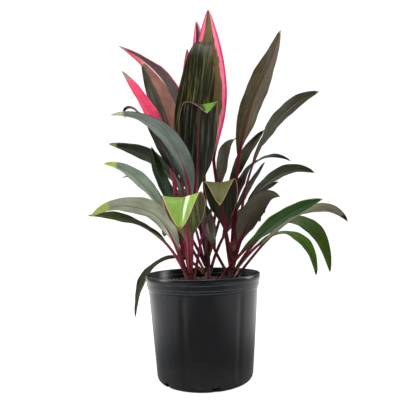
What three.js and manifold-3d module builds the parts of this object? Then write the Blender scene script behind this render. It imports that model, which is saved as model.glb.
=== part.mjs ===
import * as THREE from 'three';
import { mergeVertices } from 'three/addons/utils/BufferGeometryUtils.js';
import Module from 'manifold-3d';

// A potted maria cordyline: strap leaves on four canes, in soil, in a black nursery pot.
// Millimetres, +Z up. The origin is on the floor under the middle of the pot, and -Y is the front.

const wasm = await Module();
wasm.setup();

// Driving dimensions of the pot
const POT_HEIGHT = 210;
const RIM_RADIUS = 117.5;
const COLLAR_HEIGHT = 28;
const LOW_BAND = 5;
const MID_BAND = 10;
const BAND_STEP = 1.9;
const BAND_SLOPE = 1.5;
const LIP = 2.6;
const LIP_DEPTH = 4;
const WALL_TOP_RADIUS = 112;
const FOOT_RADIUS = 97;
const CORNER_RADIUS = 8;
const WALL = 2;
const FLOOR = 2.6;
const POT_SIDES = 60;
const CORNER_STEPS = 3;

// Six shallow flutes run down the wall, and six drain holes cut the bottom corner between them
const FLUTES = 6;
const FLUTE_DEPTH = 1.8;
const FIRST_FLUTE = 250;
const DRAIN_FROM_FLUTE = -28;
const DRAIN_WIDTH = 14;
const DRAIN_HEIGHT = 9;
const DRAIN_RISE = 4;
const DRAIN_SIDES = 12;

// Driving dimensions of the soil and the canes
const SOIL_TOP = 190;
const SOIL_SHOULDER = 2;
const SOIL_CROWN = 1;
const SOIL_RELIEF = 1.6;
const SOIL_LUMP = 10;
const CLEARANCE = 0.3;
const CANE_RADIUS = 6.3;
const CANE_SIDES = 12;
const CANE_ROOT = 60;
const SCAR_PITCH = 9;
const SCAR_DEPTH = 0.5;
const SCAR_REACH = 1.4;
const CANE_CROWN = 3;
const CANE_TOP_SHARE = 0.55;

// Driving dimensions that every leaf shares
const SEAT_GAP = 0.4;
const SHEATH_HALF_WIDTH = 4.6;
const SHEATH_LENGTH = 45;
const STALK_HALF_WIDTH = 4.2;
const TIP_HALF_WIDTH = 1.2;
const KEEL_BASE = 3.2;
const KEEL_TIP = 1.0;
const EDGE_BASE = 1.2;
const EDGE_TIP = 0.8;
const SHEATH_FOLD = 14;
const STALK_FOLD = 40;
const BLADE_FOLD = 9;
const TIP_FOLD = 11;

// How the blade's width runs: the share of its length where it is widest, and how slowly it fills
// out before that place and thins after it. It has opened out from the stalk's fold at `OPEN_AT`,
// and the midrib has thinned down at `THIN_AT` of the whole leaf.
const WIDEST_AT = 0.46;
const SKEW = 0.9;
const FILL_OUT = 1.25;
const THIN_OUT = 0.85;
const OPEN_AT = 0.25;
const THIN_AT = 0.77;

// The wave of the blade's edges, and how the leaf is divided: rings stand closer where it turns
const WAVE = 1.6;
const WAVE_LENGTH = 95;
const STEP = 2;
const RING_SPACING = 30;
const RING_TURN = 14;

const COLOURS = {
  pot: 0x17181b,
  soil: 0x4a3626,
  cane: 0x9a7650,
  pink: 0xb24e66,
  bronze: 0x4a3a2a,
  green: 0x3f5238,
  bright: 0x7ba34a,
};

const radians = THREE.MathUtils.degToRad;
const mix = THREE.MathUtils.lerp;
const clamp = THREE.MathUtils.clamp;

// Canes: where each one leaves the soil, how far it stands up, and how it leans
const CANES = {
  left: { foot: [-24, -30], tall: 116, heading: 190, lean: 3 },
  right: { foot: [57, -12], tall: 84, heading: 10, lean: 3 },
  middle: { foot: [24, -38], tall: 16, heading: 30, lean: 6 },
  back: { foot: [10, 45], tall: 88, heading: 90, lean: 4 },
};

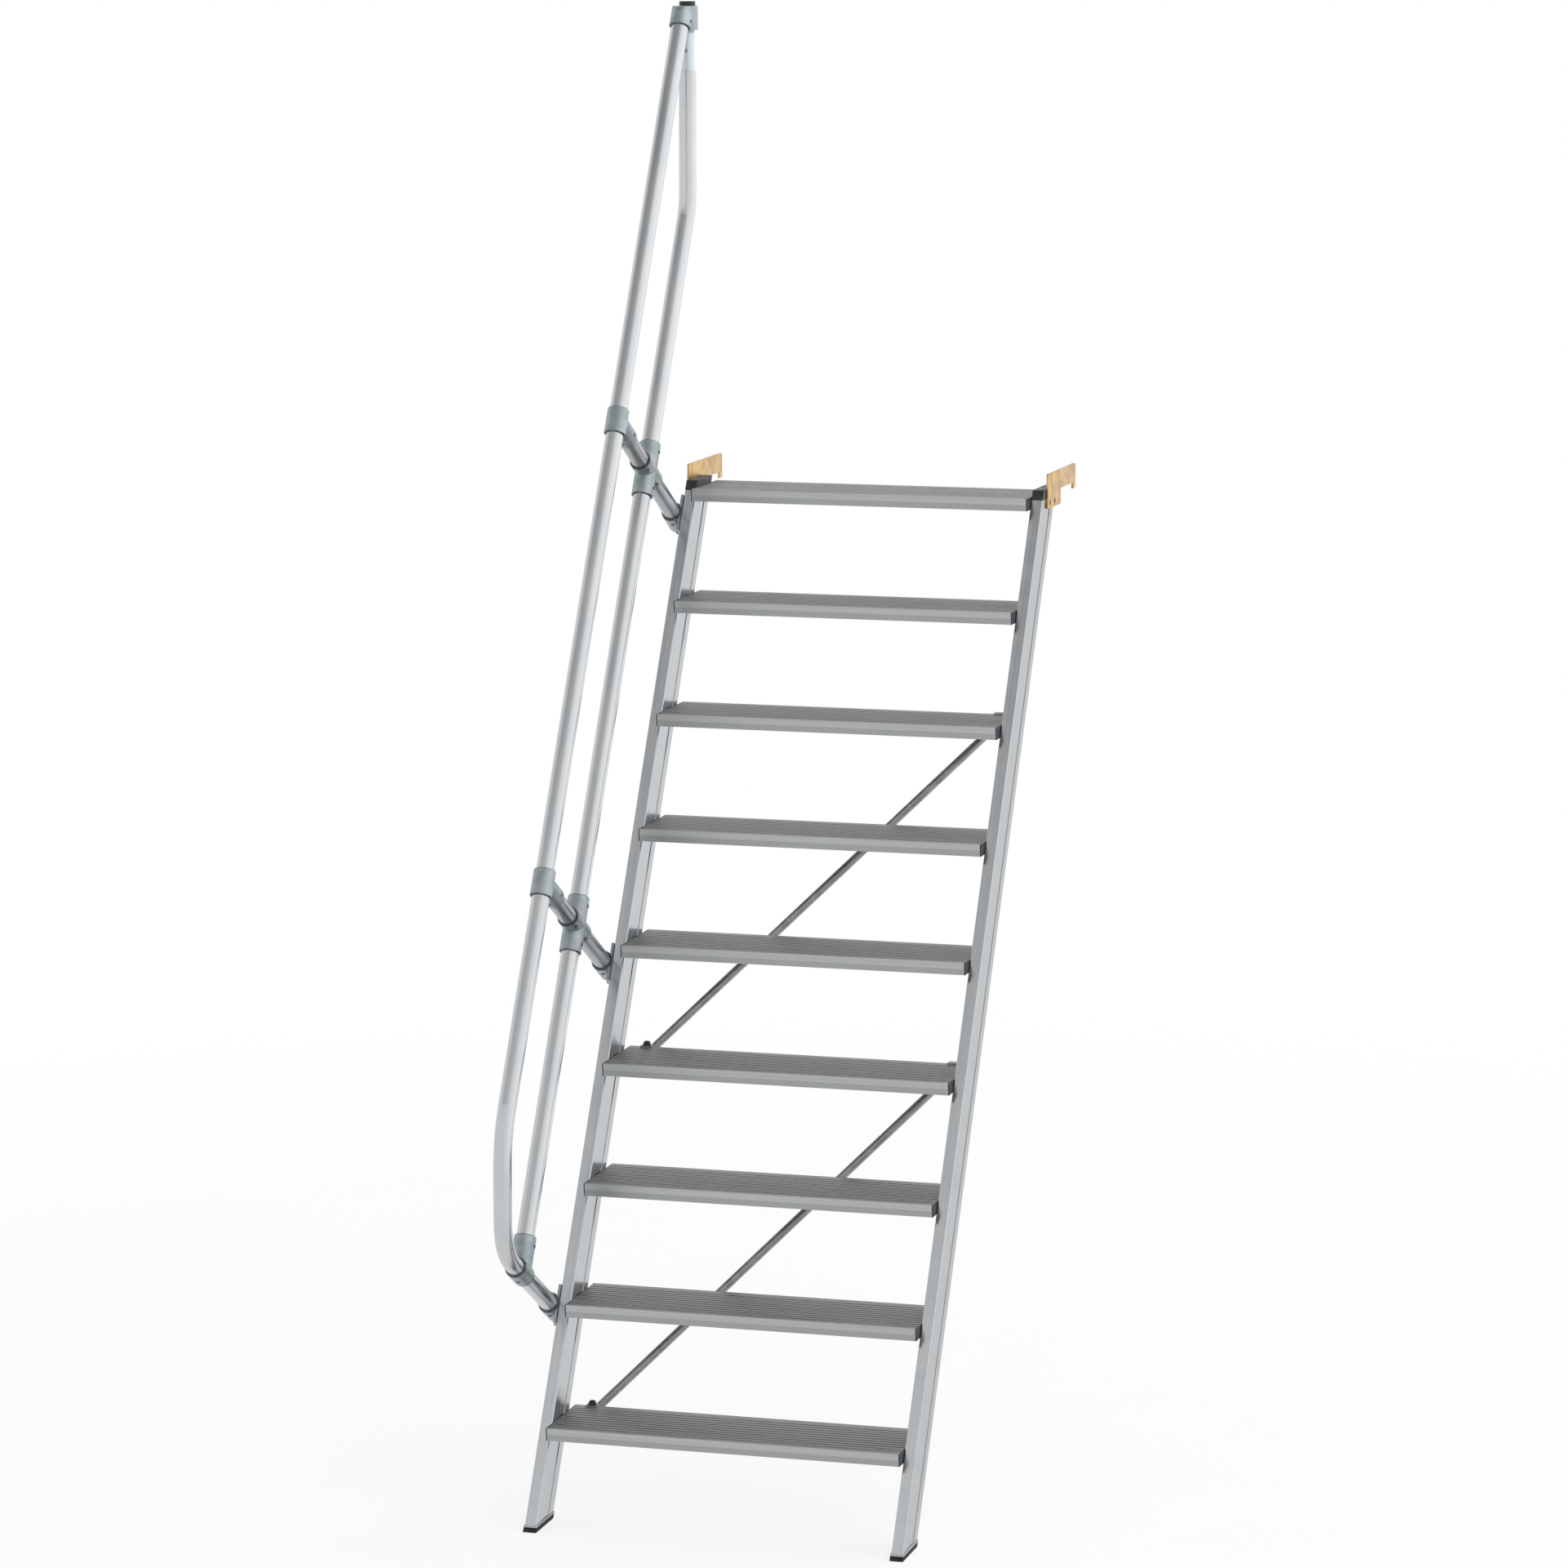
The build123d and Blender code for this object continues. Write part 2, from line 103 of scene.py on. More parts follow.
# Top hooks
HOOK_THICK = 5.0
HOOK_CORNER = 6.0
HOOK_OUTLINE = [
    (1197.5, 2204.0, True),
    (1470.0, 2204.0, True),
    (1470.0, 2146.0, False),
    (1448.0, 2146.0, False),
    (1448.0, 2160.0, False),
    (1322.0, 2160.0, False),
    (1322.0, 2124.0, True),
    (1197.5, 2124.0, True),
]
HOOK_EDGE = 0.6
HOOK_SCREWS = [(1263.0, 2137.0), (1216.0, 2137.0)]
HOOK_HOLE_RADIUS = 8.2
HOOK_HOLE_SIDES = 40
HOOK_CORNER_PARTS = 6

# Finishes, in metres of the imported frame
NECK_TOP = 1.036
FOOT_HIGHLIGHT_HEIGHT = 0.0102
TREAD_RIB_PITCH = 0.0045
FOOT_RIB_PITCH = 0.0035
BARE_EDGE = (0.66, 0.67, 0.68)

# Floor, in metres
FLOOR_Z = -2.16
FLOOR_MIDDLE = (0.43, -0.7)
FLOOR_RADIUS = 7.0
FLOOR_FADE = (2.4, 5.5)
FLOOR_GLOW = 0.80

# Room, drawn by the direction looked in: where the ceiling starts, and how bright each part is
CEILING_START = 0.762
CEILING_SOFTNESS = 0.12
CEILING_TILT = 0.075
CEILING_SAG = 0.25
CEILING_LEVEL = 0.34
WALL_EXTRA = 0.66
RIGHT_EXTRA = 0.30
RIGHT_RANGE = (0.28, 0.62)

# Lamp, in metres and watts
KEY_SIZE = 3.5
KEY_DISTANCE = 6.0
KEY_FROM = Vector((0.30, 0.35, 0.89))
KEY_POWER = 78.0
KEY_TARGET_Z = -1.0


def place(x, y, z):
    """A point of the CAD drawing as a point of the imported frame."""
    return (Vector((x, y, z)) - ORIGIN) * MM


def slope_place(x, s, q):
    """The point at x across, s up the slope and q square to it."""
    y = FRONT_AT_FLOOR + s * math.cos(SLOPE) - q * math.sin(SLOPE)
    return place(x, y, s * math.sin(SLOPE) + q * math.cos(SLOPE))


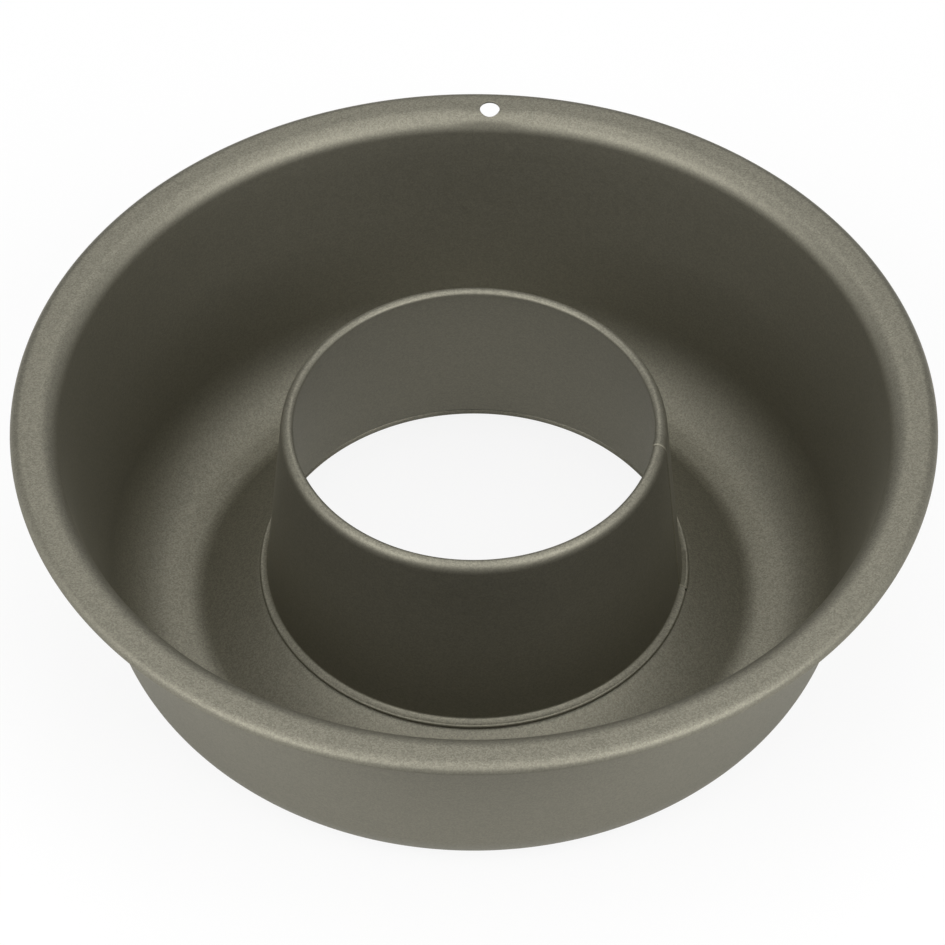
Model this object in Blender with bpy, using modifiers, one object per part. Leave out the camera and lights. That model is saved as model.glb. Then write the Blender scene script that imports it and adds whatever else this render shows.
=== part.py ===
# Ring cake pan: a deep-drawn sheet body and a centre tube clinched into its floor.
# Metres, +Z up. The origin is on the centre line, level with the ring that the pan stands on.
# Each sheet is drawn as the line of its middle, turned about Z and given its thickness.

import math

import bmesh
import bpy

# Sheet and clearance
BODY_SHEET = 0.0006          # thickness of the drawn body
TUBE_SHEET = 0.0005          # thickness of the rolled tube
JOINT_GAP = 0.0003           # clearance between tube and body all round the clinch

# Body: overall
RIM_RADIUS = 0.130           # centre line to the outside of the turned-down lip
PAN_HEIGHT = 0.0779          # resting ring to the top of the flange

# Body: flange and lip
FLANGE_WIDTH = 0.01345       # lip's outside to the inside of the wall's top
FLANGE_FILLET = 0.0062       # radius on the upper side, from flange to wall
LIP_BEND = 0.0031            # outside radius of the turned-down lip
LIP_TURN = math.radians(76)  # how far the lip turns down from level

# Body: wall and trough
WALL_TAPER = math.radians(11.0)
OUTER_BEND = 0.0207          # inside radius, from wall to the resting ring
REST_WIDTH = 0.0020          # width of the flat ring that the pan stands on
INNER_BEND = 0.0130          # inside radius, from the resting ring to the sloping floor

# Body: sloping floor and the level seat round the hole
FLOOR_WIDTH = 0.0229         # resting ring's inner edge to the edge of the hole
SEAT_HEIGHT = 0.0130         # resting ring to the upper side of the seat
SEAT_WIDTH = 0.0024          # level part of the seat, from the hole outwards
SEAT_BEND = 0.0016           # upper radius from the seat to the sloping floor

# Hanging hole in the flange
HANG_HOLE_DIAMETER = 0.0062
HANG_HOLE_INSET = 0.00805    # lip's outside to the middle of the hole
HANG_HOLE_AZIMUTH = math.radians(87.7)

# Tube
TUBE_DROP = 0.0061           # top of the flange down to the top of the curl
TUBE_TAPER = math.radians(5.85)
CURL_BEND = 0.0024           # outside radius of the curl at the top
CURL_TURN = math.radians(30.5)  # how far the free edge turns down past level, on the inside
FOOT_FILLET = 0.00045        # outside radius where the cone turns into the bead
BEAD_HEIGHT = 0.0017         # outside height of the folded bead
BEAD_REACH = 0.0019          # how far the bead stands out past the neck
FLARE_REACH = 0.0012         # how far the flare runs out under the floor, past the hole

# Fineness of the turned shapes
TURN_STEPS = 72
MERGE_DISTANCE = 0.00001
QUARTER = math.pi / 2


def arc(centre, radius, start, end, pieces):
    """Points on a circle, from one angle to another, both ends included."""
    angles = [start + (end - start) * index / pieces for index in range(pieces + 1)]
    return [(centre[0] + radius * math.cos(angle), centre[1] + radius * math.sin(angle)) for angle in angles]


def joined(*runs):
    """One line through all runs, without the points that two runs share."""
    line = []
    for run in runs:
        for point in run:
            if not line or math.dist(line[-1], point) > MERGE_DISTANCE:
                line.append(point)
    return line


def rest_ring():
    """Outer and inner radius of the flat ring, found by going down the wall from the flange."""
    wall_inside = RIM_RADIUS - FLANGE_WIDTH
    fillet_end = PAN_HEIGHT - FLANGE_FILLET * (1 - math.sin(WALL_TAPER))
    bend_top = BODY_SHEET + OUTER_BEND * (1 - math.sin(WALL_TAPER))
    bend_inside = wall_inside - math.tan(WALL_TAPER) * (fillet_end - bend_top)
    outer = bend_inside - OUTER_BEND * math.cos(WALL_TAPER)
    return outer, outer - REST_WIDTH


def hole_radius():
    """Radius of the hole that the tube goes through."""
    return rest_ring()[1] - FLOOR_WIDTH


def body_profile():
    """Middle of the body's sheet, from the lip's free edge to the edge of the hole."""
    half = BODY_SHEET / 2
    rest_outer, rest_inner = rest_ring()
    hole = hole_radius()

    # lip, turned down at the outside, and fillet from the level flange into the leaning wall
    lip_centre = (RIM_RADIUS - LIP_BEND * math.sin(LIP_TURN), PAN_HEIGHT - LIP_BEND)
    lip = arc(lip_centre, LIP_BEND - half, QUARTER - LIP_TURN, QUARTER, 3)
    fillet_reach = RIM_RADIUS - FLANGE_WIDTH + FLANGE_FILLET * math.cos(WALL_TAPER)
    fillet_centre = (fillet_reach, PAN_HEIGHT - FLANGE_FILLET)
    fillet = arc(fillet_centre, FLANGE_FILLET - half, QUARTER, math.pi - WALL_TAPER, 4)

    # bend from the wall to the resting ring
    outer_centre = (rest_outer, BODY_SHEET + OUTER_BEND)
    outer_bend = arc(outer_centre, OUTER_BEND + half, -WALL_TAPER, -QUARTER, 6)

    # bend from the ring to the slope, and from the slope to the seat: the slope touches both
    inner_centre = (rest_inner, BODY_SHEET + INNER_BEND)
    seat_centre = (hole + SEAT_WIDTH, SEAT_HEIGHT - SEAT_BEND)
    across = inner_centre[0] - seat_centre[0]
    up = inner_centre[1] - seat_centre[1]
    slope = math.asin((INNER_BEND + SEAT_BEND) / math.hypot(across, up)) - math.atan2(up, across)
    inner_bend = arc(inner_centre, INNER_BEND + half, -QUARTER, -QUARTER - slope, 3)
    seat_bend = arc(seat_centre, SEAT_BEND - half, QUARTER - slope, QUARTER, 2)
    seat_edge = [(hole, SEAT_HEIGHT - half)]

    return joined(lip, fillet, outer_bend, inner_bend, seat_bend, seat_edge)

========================

**What you will do**
Report all lines of the data above that include the string "manifold".

**Expected output**
What three.js and manifold-3d module builds the parts of this object? Then write the Blender scene script behind this render. It imports that model, which is saved as model.glb.
import Module from 'manifold-3d';